I was really surprised today when my CT told me everything I was doing well and said I had grown immensely in just this week alone. I’m really thankful.

I’m trusting that God has something for me here. None of this was expected, the good or the bad. I am learning to see myself the way God sees me, and be aware of what God sees in these students. I am reminded of middle school Lea and the ways God met me in that season. And I don’t know how to teach anymore, but it’s not my job to know that. I feel the Lord teaching me, showing me the same grace and patience I’m trying to have for my students.

If you’re a teacher, you are amazing. Thank you for your patience, love, and dedication to the hardest profession of life.

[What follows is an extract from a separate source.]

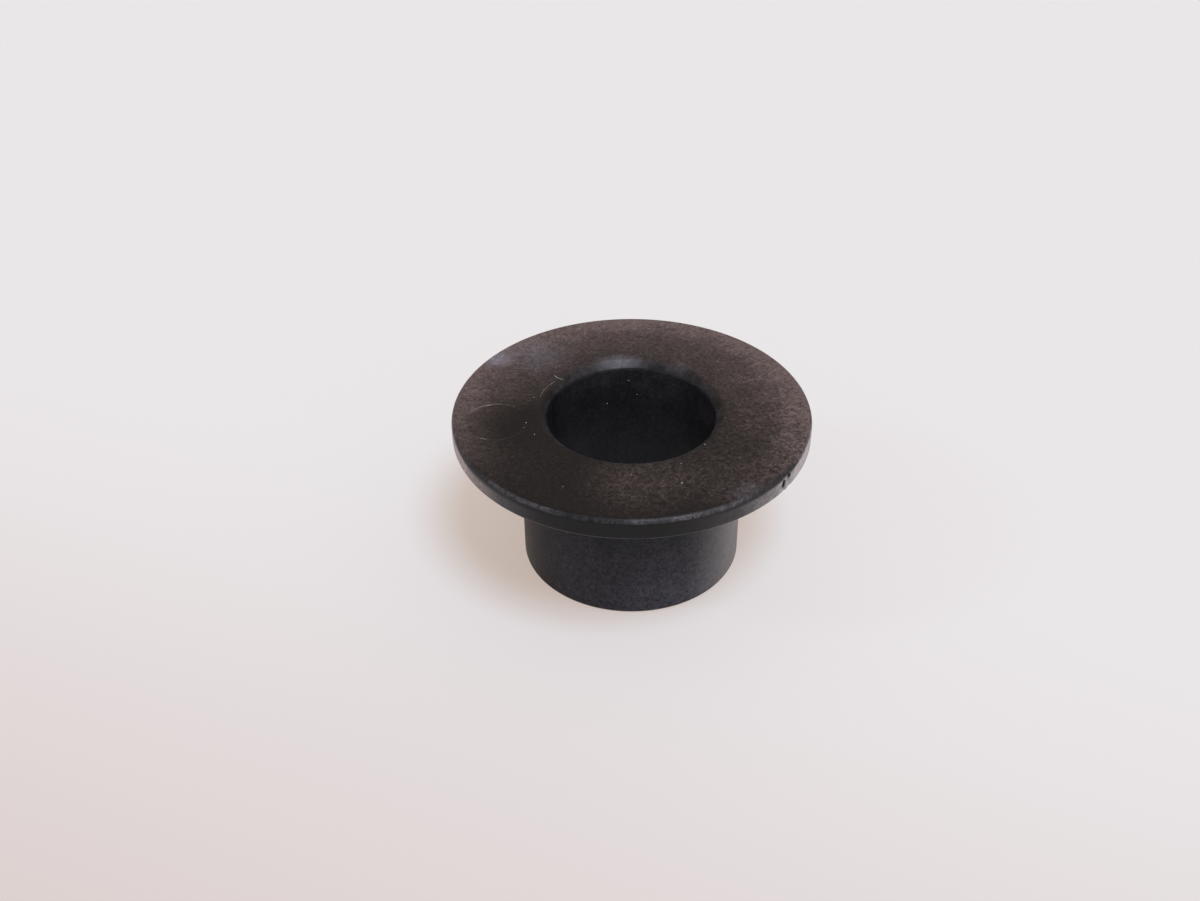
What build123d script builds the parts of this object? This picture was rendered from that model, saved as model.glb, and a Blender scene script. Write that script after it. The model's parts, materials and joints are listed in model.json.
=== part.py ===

I’m thankful today for the new church I go to, which has been challenging me to be present and surrender my future to the Lord. I’m thankful for my old and new communities, for believing in me and my family for helping make Stanford happen for me. I’m thankful for STEP, my teaching partners Oscar + Sunshine, my CT Veronica, and my instructors for giving me full permission to feel what I feel.

I’m thankful for the 2 hour break between placement and class, getting to walk a famous professor’s dog after class, naps, my car, and frantic prayer sessions while driving to class.

Despite many of the ups and downs, many of which I did not include here, I am so thankful to be here even if it’s not what I expected. I’m grateful to grow again, to be stretched, and to come undone in such a safe place.

I’m thankful for Stanford’s dining hall, so many new friends, and the opportunity to find who I am as a teacher. I’m grateful to be around outstanding teachers who embody the vision I carry.

I’m grateful that although I cannot change my past, I do get to choose who I get to be now. That God is still working, and isn’t done with me yet.